We keep our insurance providers up-to-date on any building safety related issues. Unfortunately, it is possible that if a building receives a B2 outcome that insurance premiums may rise. This cost will be passed on via your service charge.
Does an EWS1 B2 outcome invalidate my home content insurance?
We’re unable to advise on contents policy matters. Please contact your policy provider for advice.
Will leaseholders have to pay for the remediation of external wall systems?
In line with the Government’s position that no leaseholder should have to pay for the remediation of external wall systems, Swan will not be seeking to recover costs associated with remediating external wall systems from leaseholders or shared owners.
Will Swan make a claim for government funding?
We are working closely with the Department for Levelling Up, Housing and Communities (DLUHC) to ensure that we access any funding that is available to us.
Will Swan make a claim under the buildings NHBC warranty?

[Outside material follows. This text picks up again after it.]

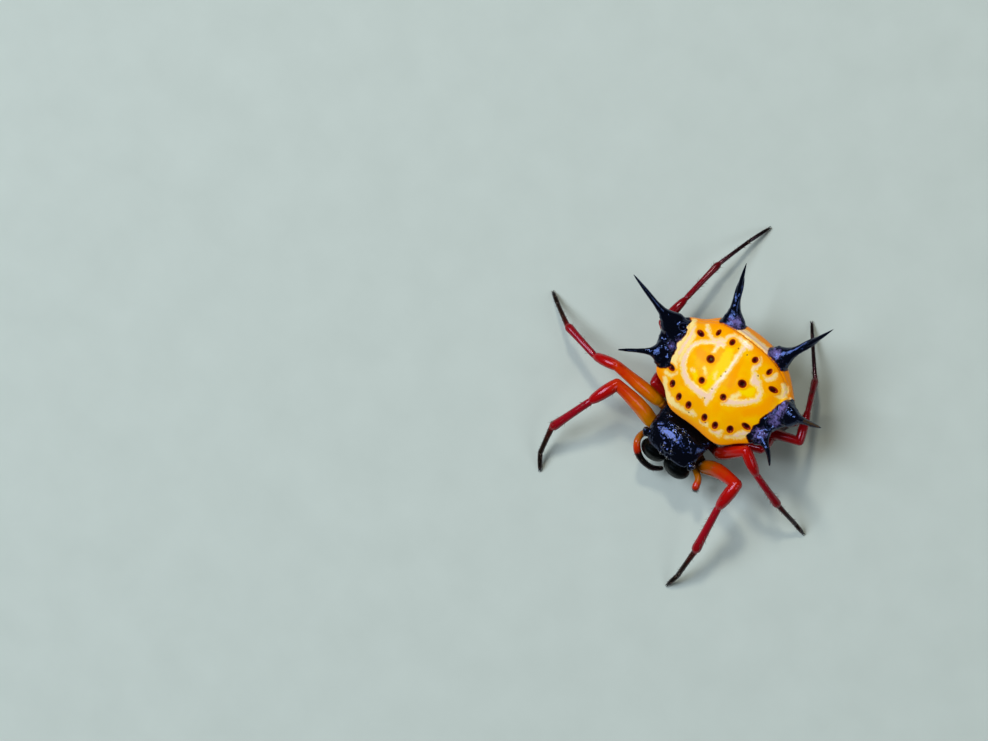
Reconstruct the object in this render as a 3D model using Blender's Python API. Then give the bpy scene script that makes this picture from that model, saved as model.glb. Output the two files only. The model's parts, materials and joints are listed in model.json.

Many of our customers have an NHBC Buildmark Choice policy relating to their property. We are generally unable to make a claim on this policy after 10 years. Where policies do still apply, NHBC has been notified of issues with blocks. Historically, NHBC do not accept claims for defects in the external wall construction (cladding issues) unless they also provided Building Control services. We are currently exploring the legal situation on each block with cladding issues to see if a claim can be made against the NHBC policy.